Furthermore, police only found sufficient evidence to justify a criminal investigation at one of 140 polling stations flagged by Likud for alleged fraudulent activity by Israel’s Arab minority, the Kan public broadcaster reported last week.
“A disgrace,” Labor Party leader Amir Peretz said of the premier’s request for an emergency meeting. “What interests Netanyahu is a few polling stations that didn’t change anything, in order to incite and divide.”
Blue and White MK Karine Elharrar said that Netanyahu’s request was out of line.
“The Central Elections Committee chairman is an official of the state who decides fairly for all parties. Netanyahu can’t exploit his position to summon Judge Melcer,” Elharrar tweeted.
The Democratic Camp, an alliance of left-wing parties, said it was Likud that should be under scrutiny.
“Likud are the main suspects in the fraud attempts in the elections four months ago. Kahanist thugs and Netanyahu are threatening to violently sabotage the elections,” it tweeted, referring to the extremist Otzma Yehudit party and a reported effort by pro-West Bank settlement groups to send volunteer “guards” to Arab polling stations to ensure no fraud attempts — an initiative slammed as a form of intimidation seeking to keep Arab voters home.
The request came just days after a Likud-backed bill to allow political parties to bring recording devices into voting stations failed to clear a first reading in the Knesset.
Likud sought to pass the legislation before the September 17 vote despite opposition from Melcer, the attorney general and the Knesset’s legal adviser, arguing it was necessary to prevent voter fraud on election day.
In April’s elections, Likud equipped some 1,200 polling officials working at ballot stations in Arab population centers with hidden body cameras to prevent what the party claimed was unchecked fraud in the community. The election committee has since banned their use.
Netanyahu accused opponents of the bill of wanting to “steal” the elections. They hit back, saying that the prime minister was pushing the legislation to sow doubt about the validity of the final election results in case he again comes up short of a majority.
Some analysts have seen Likud’s claims that rival parties are trying to steal the elections as a ploy to shore up backing among right-wing voters and have likened it to Netanyahu’s comments on election day in 2015 that “Arab voters are coming in droves to the polls,” remarks he later apologized for.
From today’s Jerusalem Post. It is part of yet another of the JP’s usual hit pieces about Bibi. But what is significant about it is that it shows that the IDF cannot carry out a military operation against Hamas or anyone else without the consent of the Attorney General–who as far as I know has no military expertise whatsoever. This is awful.
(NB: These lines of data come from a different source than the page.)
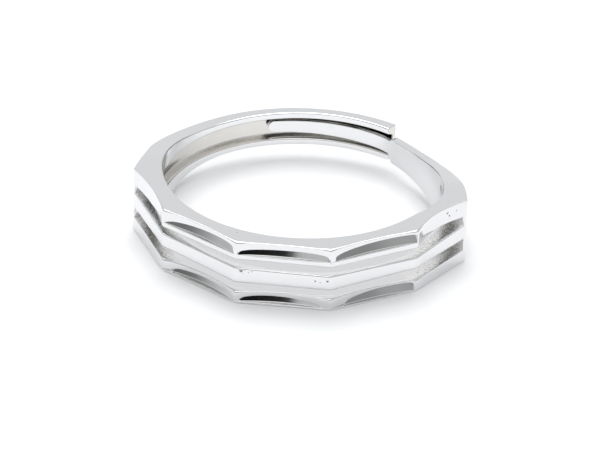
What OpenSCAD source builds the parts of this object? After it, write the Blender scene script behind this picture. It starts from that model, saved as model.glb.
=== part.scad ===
// Open, adjustable finger ring, cast in one piece of silver and polished.
//
// The ring lies on its side. The bore's axis is +Z, the flat rest face is
// z = 0, and the origin is where the bore's axis meets that face. The front
// of the ring faces -Y. Angles go round the axis from the front, positive
// towards +X, so 180 degrees is the back.
//
// Front: five flat-sided facets, pierced by two slots into three rails.
// Back: a channel arm from the -X side and a tongue arm from the +X side.
// The tongue lies in the channel, and the size is set by sliding it.

/* [Finger hole] */
// Inside diameter of the ring
bore_d = 17.2; // [16:0.1:18]

/* [Front] */
// Height of the front, from the rest face to the top face
band_h = 4.2; // [3.8:0.1:5]
// Radius on which the front facets' corners lie
corner_r = 10.15; // [10.05:0.05:10.2]
// Angle that one front facet spans
facet_angle = 33; // [32:0.5:33.5]
// Angle from the front of the last corner, on the channel's side
channel_corner_angle = 79; // [78.5:0.5:80]
// Radius of that corner
channel_corner_r = 10.35; // [10.25:0.05:10.4]
// Angle from the front of the last corner, on the tongue's side
tongue_corner_angle = 76.4; // [76:0.1:77]
// Radius of that corner
tongue_corner_r = 10.56; // [10.46:0.02:10.56]
// Angle from the front at which the shank's round outer side starts
cheek_angle = 100; // [96:1:106]
// Height of the top rail
top_rail_h = 1.17; // [1.1:0.01:1.3]
// Height of the middle rail
middle_rail_h = 1.0; // [0.7:0.02:1.1]
// Height of the bottom rail
bottom_rail_h = 0.82; // [0.8:0.01:1]
// Angle from the front at which both slots end, on the channel's side
channel_slot_end = 78; // [70:1:78]
// Angle from the front at which both slots end, on the tongue's side
tongue_slot_end = 75; // [70:1:75]

/* [Hollows of the outer rails] */
// Depth of the hollow along the top rail's three front facets
top_hollow = 0.15; // [0.05:0.01:0.3]
// Depth of the hollow along the bottom rail's three front facets
bottom_hollow = 0.28; // [0.05:0.01:0.4]
// Depth of the hollow along the top rail's side facet, on the channel's side
channel_side_hollow = 0.25; // [0.1:0.01:0.4]
// Depth of the hollow along the top rail's side facet, on the tongue's side
tongue_side_hollow = 0.46; // [0.1:0.01:0.5]
// Height of the straight strand under each of the top rail's pockets
top_strand_h = 0.33; // [0.3:0.01:0.36]
// Height of the straight strand under each of the bottom rail's pockets
bottom_strand_h = 0.14; // [0.12:0.01:0.18]
// Height of a pocket at its middle, in the first two of the front facets
pocket_h = 0.5; // [0.36:0.02:0.54]
// Height of a pocket in the third of them, where it is taller
tall_pocket_h = 0.64; // [0.5:0.02:0.66]
// Length of a pocket
pocket_l = 5.4; // [4.4:0.1:5.4]
// Depth of a pocket at its middle
pocket_depth = 0.5; // [0.35:0.05:0.6]

/* [Shank] */
// Radius of the shank's outer side
shank_r = 10; // [9.9:0.05:10.1]
// How far in front of the bore's axis that radius is centred
shank_shift = 0.72; // [0.65:0.01:0.8]
// How much each face drops towards the mid height at the back
taper_drop = 0.98; // [0.7:0.02:1.05]
// How much the tongue arm's top face drops, which is more
tongue_arm_drop = 1.54; // [1.3:0.02:1.6]
// Where the drop starts, along Y
taper_start = -1.6; // [-1.6:0.1:-1]
// Distance along Y over which the faces drop
taper_l = 8.8; // [8:0.1:9.5]
// Share of that distance that is the first, outward curve
taper_split = 0.3; // [0.2:0.05:0.5]
// How much higher that curve lies than one that would leave the face smoothly
taper_lift = 0.012; // [0.005:0.001:0.02]

/* [Channel arm] */
// Angle from the front at which the channel starts
channel_start = 86; // [84:1:95]
// Angle past the back at which the channel arm ends
channel_end = 31; // [28:0.5:31]
// Depth of the channel
channel_depth = 0.46; // [0.42:0.01:0.5]
// Height of the channel at its mouth
mouth_h = 1.46; // [1.3:0.02:1.5]
// Height of the channel at its floor
floor_h = 1.06; // [0.96:0.02:1.2]

/* [Tongue arm] */
// Radius of the bore's bend beside the arm
bend_r = 5; // [4.8:0.1:5.2]
// How far from the bore's axis the bend reaches
bend_reach = 8.9; // [8.8:0.02:8.9]
// Angle from the front at which it reaches farthest
bend_angle = 75; // [74:0.5:76]
// Radius of the arm's inner side, which runs flatter than the bore
arm_in_r = 13; // [12.5:0.5:14]
// How close that side comes to the bore's axis
arm_in_near = 8.09; // [8:0.01:8.15]
// Angle from the front at which it comes closest
arm_in_angle = 118.5; // [118:0.5:120]
// Radius of the arm's outer side
arm_out_r = 16; // [15.5:0.5:16.5]
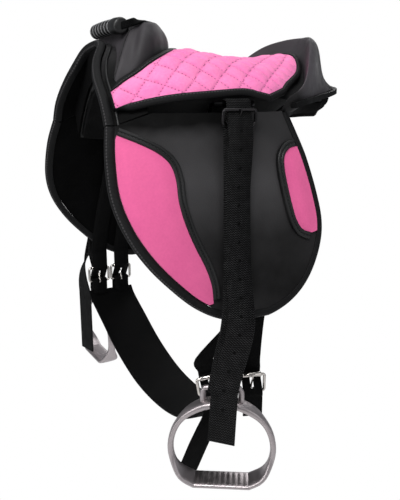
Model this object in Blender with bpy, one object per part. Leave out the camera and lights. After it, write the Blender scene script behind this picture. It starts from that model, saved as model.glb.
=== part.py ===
"""Pony saddle with stirrups and girth, modelled as separate pieces.

The horse would look along -X, the rider's left is -Y and +Z is up.
The origin is the middle of the tree's flat underside, where a saddle rack carries it.
Every size below is in millimetres, and MM turns it into Blender's metres.
"""

import math

import bmesh
import bpy
from mathutils import Matrix, Vector
from mathutils.geometry import delaunay_2d_cdt

MM = 0.001
GAP = 0.3
LEFT, RIGHT = -1, 1
SIDES = {"left": LEFT, "right": RIGHT}

# Saddle sections: half width and height from the centre line down to the flap's lower lip
FRONT_X, MID_FRONT_X, MID_REAR_X, REAR_X = -150, -60, 20, 150
FLAP_LOWER = [(123, -45), (133, -86), (142, -125), (151, -168), (157, -226)]
SKIN_FRONT = [(0, 68), (22, 60), (34, 41), (53, 24), (76, 6), (90, -10),
              (108, -45), (124, -86), (141, -125), (151, -168), (157, -226)]
SKIN_MID = [(0, 51), (45, 48), (78, 38), (98, 22), (108, 5), (114, -10)] + FLAP_LOWER
SKIN_REAR = [(0, 52), (28, 48), (50, 30), (66, 12), (80, -2), (98, -12)] + FLAP_LOWER
SEAT_DIP, DIP_FROM, DIP_TO = 8, -30, 130

# Tree and the panels under it: half width and height, centre outwards
TREE_FRONT = [(0, 36), (16, 29), (24, 20), (40, 2), (58, -19), (74, -39)]
TREE_MID = [(0, 5), (26, 5), (52, 2), (74, -8), (90, -24), (98, -44)]
TREE_REAR = [(0, 9), (17, 9), (24, 8), (30, 7), (36, 5), (40, 3)]
TREE_START, TREE_END, TREE_THICKNESS = -118, 162, 5
FOAM_START, FOAM_END, FOAM_EDGE, FOAM_DEPTH = -98, 132, 4.0, 1.2
ARCH_CORE_START, ARCH_CORE_END = -113, -104
STATION_STEP, LAYER_GAP, FILL_GAP = 20, 1.5, 2.8
PANEL_START, PANEL_END, PANEL_CROWN = -118, 175, 22
PANEL_ROUND, PANEL_LIFT = 0.8, 5.4
PANEL_PLACES = 1, 1.5, 2, 2.5, 3, 3.5, 4, 4.5, 4.9

# Flap: its edge as points in X and Z, and its thickness
FLAP_EDGE = [(58, -11), (66, -34), (76, -64), (84, -97), (88, -130), (82, -158), (66, -190),
             (44, -212), (14, -225), (-18, -227), (-50, -220), (-78, -205), (-104, -182),
             (-128, -155), (-146, -125), (-155, -92), (-154, -54), (-148, -23.6)]
FLAP_TOP = [(-101, -11.5), (-80, -11.5), (-60, -11.5), (-30, -11.5), (0, -11.5), (28, -11.5)]
FLAP_THICKNESS, BINDING_WIDTH = 6, 9

# Pink panels on the flap: the inner side of each outline, in X and Z
KNEE_LINE = [(-139, -33), (-120, -41), (-103, -50), (-92, -61), (-88, -76), (-88, -98),
             (-84, -120), (-76, -143), (-67, -163), (-61, -183), (-60, -201)]
THIGH_LINE = [(58, -49), (49, -51.5), (42, -60), (41, -74), (43, -92), (46, -110),
              (50, -126), (57, -137), (70, -142)]
PANEL_LOW, PANEL_HIGH, WELT_HIGH = 1.2, 3.2, 4.5

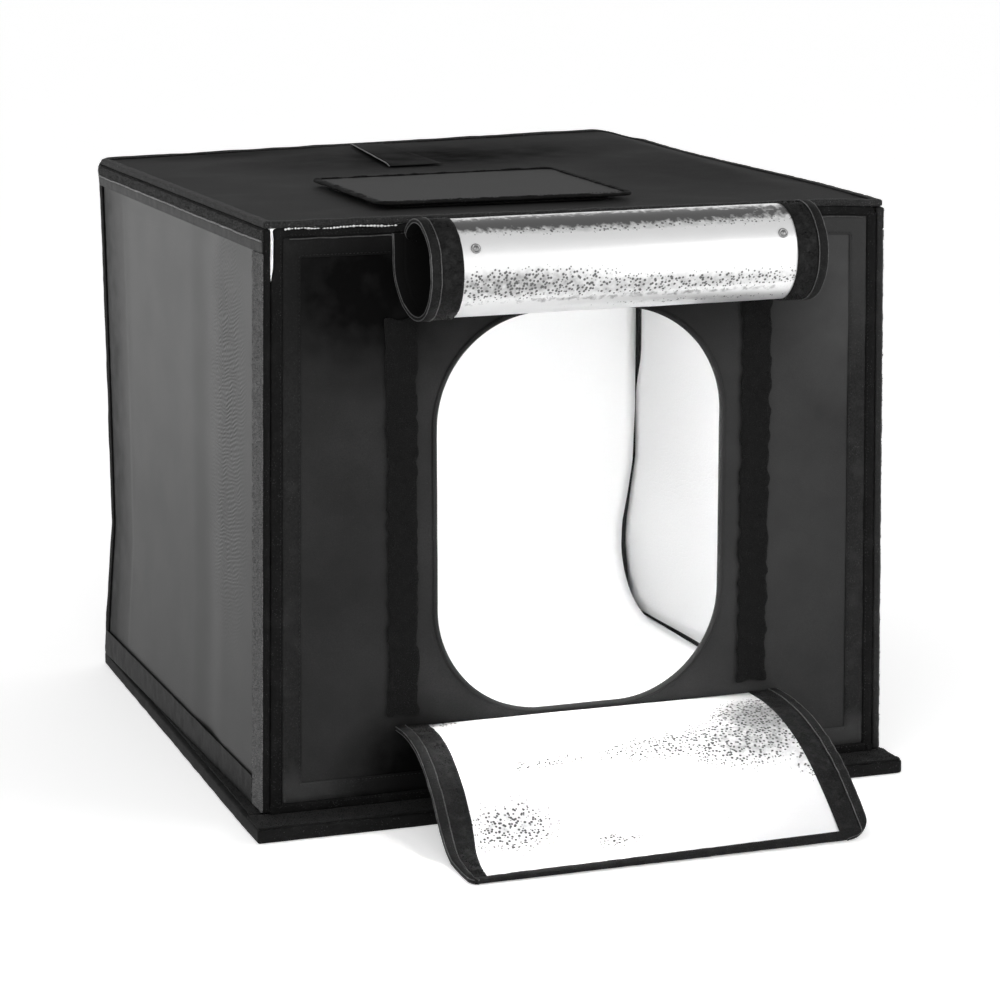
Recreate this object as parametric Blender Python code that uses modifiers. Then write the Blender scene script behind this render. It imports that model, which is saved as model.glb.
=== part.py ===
"""Light tent cube: a folding photo box of fabric-covered boards.

Six square panels are bound with black cloth and sewn or taped to each other.
The front panel has a window with one silver-faced flap rolled up over it and
one hanging down to the table. The top panel has a covered shooting hole and a
covered cable slit. A lamp bar and a white backdrop are inside.

Metres. +X is right, +Y is back, +Z is up. The front panel faces -Y. The origin
is on the table, below the middle of the tent.
"""

import math

import bmesh
import bpy
from mathutils import Matrix, Vector

# The whole tent
TENT_WIDTH = 0.600
TENT_DEPTH = 0.600
TENT_HEIGHT = 0.543
SEAM_GAP = 0.0003

# Panels: a board with a cloth binding round it and a bright lining inside
WALL_THICKNESS = 0.006
BOARD_THICKNESS = 0.005
BINDING_WIDTH = 0.008
BINDING_ROUND = 0.0012
LINING_THICKNESS = 0.0012
LINING_MARGIN = 0.004
TAPE_THICKNESS = 0.0015
SQUARE_CORNER = 0.003
SOFT_CORNER = 0.012

# Base
BASE_THICKNESS = 0.012
BASE_FRONT_LEDGE = 0.030
BASE_SIDE_LEDGE = 0.010
BASE_REAR_LEDGE = 0.0075
BASE_CORNER = 0.006
BASE_TAPE_INSET = 0.0015
BASE_TAPE_LAP = 0.005

# Hinge between the base and the back
BACK_HINGE_OUTSET = 0.002
BACK_HINGE_SINK = 0.002

# Front panel and its window
FRONT_SIDE_SLACK = 0.003
FRONT_HEM_WIDTH = 0.0175
FRONT_HEM_THICKNESS = 0.0056
WINDOW_SIDE_MARGIN = 0.1545
WINDOW_HEAD_MARGIN = 0.0837
WINDOW_FOOT = 0.088
WINDOW_HEAD_STRAIGHT = 0.073
WINDOW_BINDING_WIDTH = 0.0025
FRONT_TAPE_WIDTH = 0.031
FRONT_TAPE_OUTSET = 0.034
FRONT_TAPE_FOOT_RISE = 0.0055
FRONT_TAPE_HEAD_RISE = 0.002

# Side panels
SIDE_TOP_TAPE_WIDTH = 0.020
SIDE_FRONT_TAPE_WIDTH = 0.032
SIDE_HEM_WIDTH = 0.025
SIDE_HEM_THICKNESS = 0.0010
SIDE_STRIP_MARGIN = 0.0012

# Top panel, its shooting hole and its cable slit
HOLE_WIDTH = 0.205
HOLE_DEPTH = 0.155
HOLE_CORNER = 0.020
HOLE_BINDING_WIDTH = 0.0025
HOLE_FRONT_SETBACK = 0.0825
HOLE_SHIFT = -0.050
SLIT_WIDTH = 0.010
SLIT_LENGTH = 0.170
SLIT_REAR_SETBACK = 0.028
SLIT_SHIFT = -0.018

# Flap over the shooting hole
TOP_FLAP_SIDE_LAP = 0.020
TOP_FLAP_END_LAP = 0.0275
TOP_FLAP_THICKNESS = 0.0022
TOP_FLAP_HEM_WIDTH = 0.008
TOP_FLAP_CORNER = 0.012
TOP_TAPE_WIDTH = 0.018
TOP_TAPE_END_GAP = 0.0225
TOP_TAPE_THICKNESS = 0.0012

# Flap over the cable slit
CABLE_FLAP_WIDTH = 0.045
CABLE_FLAP_END_LAP = 0.015
CABLE_FLAP_THICKNESS = 0.0015
CABLE_FLAP_CORNER = 0.004
CABLE_FLAP_REACH = 0.017

# Window flaps
FLAP_SIDE_LAP = 0.0515
FLAP_SHIFT = 0.010
FLAP_BINDING_WIDTH = 0.009
FLAP_TAPE_WIDTH = 0.0205
FOIL_THICKNESS = 0.0010
BACKING_THICKNESS = 0.0012
FLAP_BINDING_LIP = 0.0001
FLAP_EDGE_GAP = 0.0006
ROLL_RADIUS = 0.0428
ROLL_DROP = 0.0312
ROLL_SEAM_DROP = 0.006
ROLL_TIGHTENING = 0.004
ROLL_START_TURN = math.radians(-10.0)
ROLL_SWEEP = math.radians(320.0)
ROLL_TIGHTEN_FROM_SHARE = 0.60
ROLL_STEPS = 44
LOWER_FLAP_DROP = 0.0065
LOWER_FLAP_REACH = 0.2065
LOWER_FLAP_STEPS = 22
LOWER_FLAP_COLUMNS = 6
SNAP_RADIUS = 0.0045
SNAP_HEIGHT = 0.0018
SNAP_TAPER = 0.0012
SNAP_INSET = 0.012
SNAP_LEFT_SHIFT = 0.006
SNAP_TURN = math.radians(152.0)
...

A country whose army is led by lawyers, not generals, has no long-term chance of survival.
An article in Arutz Sheva on September 13 by Ron Jager predicts that Netanyahu will be reelected because Israelis have done so well during his tenure of office.
Investigating only two of 82 complaints by election officials was an inadequate police response. Bibi only brought it up at the last minute because Maariv( a source usually hostile to Likud) only reported it at the last minute.
Judging from the polls as well as the political views of the different parties,which are incompatible with each other in many cases, putting together a governing coalition will be extremly difficult. But public pressure will force them all to do their best. A unity government will be formed only as a last resort. However, either it will quickly beak up, or more likely, won’t be able to do very much because of the policy differences between the ministers. Cabinet meetings may turn into long, acrimonious debating sessions as the ministers struggle to find common ground. Still this will be much prefereable to no government at all and yet a third round of elections.